◆ WORK TO DO ◆
Output, word for word, every line from the start of the listing down to and including the line that contains "NIPPLE_BORE_RADIUS = 0.0022"; include nothing else.

◆ SOURCE MATERIAL ◆

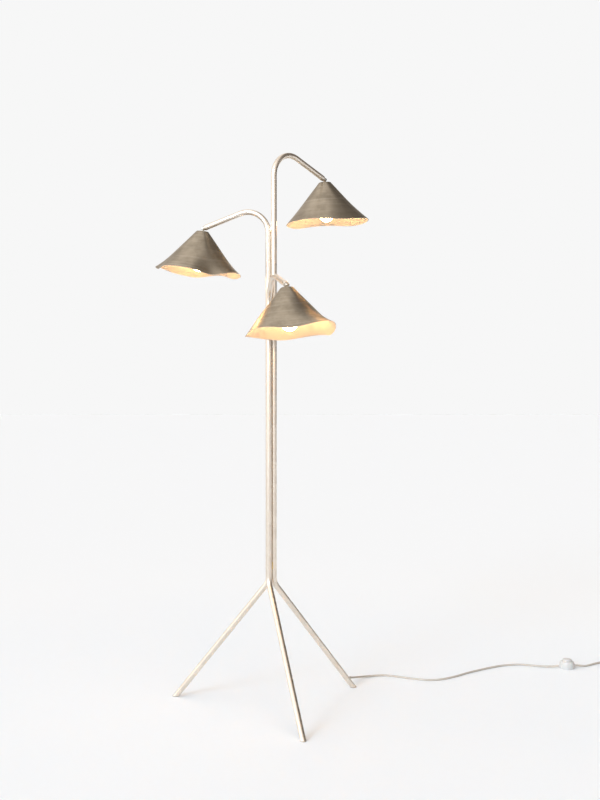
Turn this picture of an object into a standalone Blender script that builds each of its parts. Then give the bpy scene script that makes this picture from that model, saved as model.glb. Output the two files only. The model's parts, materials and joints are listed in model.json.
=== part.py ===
"""Tripod floor lamp with three conical shades, carried by three bent tubes.

Each tube stands on the floor as a splayed leg, bends upright at the hub, rises beside the other two and
bends over into an arm. A clevis knuckle in the end of each arm carries a shade, a lampholder and a lamp.
The cord leaves the leg of the tall stem and passes through a foot switch on its way to the plug.

Units are metres, +Z is up and the lamp stands on Z = 0.
"""

from dataclasses import dataclass
from math import asin, ceil, cos, degrees, hypot, pi, radians, sin, sqrt, tan

import bmesh
import bpy
from mathutils import Matrix, Quaternion, Vector

# Fits
GAP = 0.0003  # between pieces that touch
RUNNING = 0.0003  # round a pin or in a slot

# Tubes
TUBE_RADIUS = 0.008
TUBE_WALL = 0.0012
POST_CLEARANCE = 0.001  # between the posts
TUBE_SEGMENTS = 14
HUB_HEIGHT = 0.351  # where the lines of leg and post cross
HUB_BEND_RADIUS = 0.045
ARM_BEND_RADIUS = 0.065
ARM_STRAIGHT = 0.113
GLIDE_SOLE = 0.0017
GLIDE_STUB = 0.018

# Brazing between the posts
BRAZE_HEIGHTS = {"hub": HUB_HEIGHT + 0.049, "top": 1.08}
BRAZE_LENGTH = 0.022
BRAZE_GROOVE_ANGLE = 38.0  # how far it reaches round each tube
BRAZE_HOLLOW = 0.8  # how deep its concave face is, as a share of the tubes' touch

# Knuckle: pivot beyond the tube's end, ball-nosed fork, tongue with a hollow threaded nipple
PIVOT_OUT = 0.009
FORK_PLUG_LENGTH = 0.014
FORK_SHOULDER = 0.0017
FORK_SHOULDER_RADIUS = TUBE_RADIUS - 0.0004
FORK_NOSE_RADIUS = 0.0058
FORK_SLOT = 0.0052
FORK_FLAT = 0.0049  # half width across the seats of screw head and nut
FORK_BORE_RADIUS = 0.0026
SCREW_RADIUS = 0.002
SCREW_HEAD_RADIUS = 0.0035
SCREW_HEAD_HEIGHT = 0.0016
SCREW_SLOT = 0.0009
EYE_RADIUS = 0.005
NECK_HALF_WIDTH = 0.0026
LEAD_NOTCH_SLANT = 30.0
FLANGE_RADIUS = 0.007
FLANGE_THICKNESS = 0.0009
NIPPLE_RADIUS = 0.0047
NIPPLE_LENGTH = 0.0145
NIPPLE_BORE_RADIUS = 0.0022

# Shade, measured down its axis from the top plate
SHADE_BELOW_PIVOT = 0.0075
SHADE_TOP_RADIUS = 0.017
SHADE_RIM_RADIUS = 0.1195
SHADE_HEIGHT = 0.122
SHADE_THICKNESS = 0.0009
SHADE_EDGE = 0.0015  # rounding between plate and cone
SHADE_FLARE = 0.004
SHADE_FLARE_START = 0.45  # share of the height, from which the sheet leans out
SHADE_SHARES = (SHADE_FLARE_START, 0.68, 0.85, 1.0)  # heights of its rings
SHADE_SEGMENTS = 36
RING_NUT_RADIUS = 0.0085
RING_NUT_HEIGHT = 0.004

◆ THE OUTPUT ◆
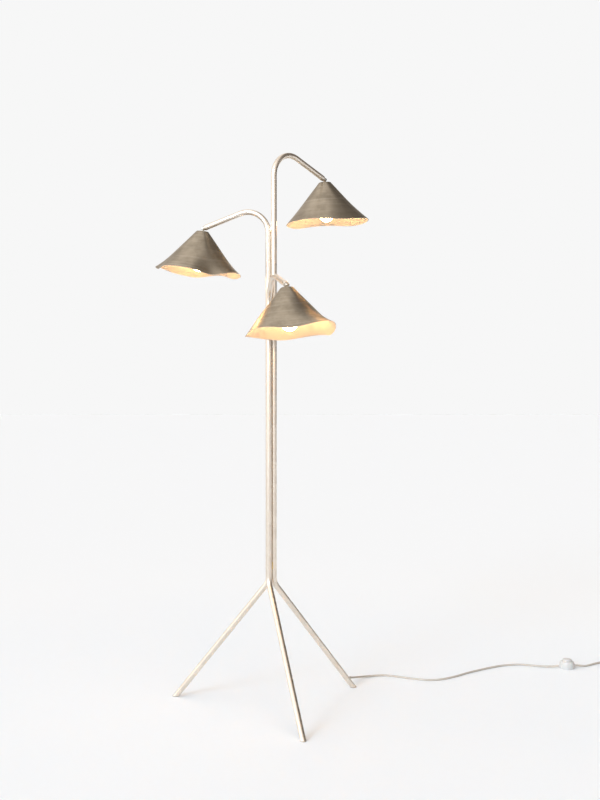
Turn this picture of an object into a standalone Blender script that builds each of its parts. Then give the bpy scene script that makes this picture from that model, saved as model.glb. Output the two files only. The model's parts, materials and joints are listed in model.json.
=== part.py ===
"""Tripod floor lamp with three conical shades, carried by three bent tubes.

Each tube stands on the floor as a splayed leg, bends upright at the hub, rises beside the other two and
bends over into an arm. A clevis knuckle in the end of each arm carries a shade, a lampholder and a lamp.
The cord leaves the leg of the tall stem and passes through a foot switch on its way to the plug.

Units are metres, +Z is up and the lamp stands on Z = 0.
"""

from dataclasses import dataclass
from math import asin, ceil, cos, degrees, hypot, pi, radians, sin, sqrt, tan

import bmesh
import bpy
from mathutils import Matrix, Quaternion, Vector

# Fits
GAP = 0.0003  # between pieces that touch
RUNNING = 0.0003  # round a pin or in a slot

# Tubes
TUBE_RADIUS = 0.008
TUBE_WALL = 0.0012
POST_CLEARANCE = 0.001  # between the posts
TUBE_SEGMENTS = 14
HUB_HEIGHT = 0.351  # where the lines of leg and post cross
HUB_BEND_RADIUS = 0.045
ARM_BEND_RADIUS = 0.065
ARM_STRAIGHT = 0.113
GLIDE_SOLE = 0.0017
GLIDE_STUB = 0.018

# Brazing between the posts
BRAZE_HEIGHTS = {"hub": HUB_HEIGHT + 0.049, "top": 1.08}
BRAZE_LENGTH = 0.022
BRAZE_GROOVE_ANGLE = 38.0  # how far it reaches round each tube
BRAZE_HOLLOW = 0.8  # how deep its concave face is, as a share of the tubes' touch

# Knuckle: pivot beyond the tube's end, ball-nosed fork, tongue with a hollow threaded nipple
PIVOT_OUT = 0.009
FORK_PLUG_LENGTH = 0.014
FORK_SHOULDER = 0.0017
FORK_SHOULDER_RADIUS = TUBE_RADIUS - 0.0004
FORK_NOSE_RADIUS = 0.0058
FORK_SLOT = 0.0052
FORK_FLAT = 0.0049  # half width across the seats of screw head and nut
FORK_BORE_RADIUS = 0.0026
SCREW_RADIUS = 0.002
SCREW_HEAD_RADIUS = 0.0035
SCREW_HEAD_HEIGHT = 0.0016
SCREW_SLOT = 0.0009
EYE_RADIUS = 0.005
NECK_HALF_WIDTH = 0.0026
LEAD_NOTCH_SLANT = 30.0
FLANGE_RADIUS = 0.007
FLANGE_THICKNESS = 0.0009
NIPPLE_RADIUS = 0.0047
NIPPLE_LENGTH = 0.0145
NIPPLE_BORE_RADIUS = 0.0022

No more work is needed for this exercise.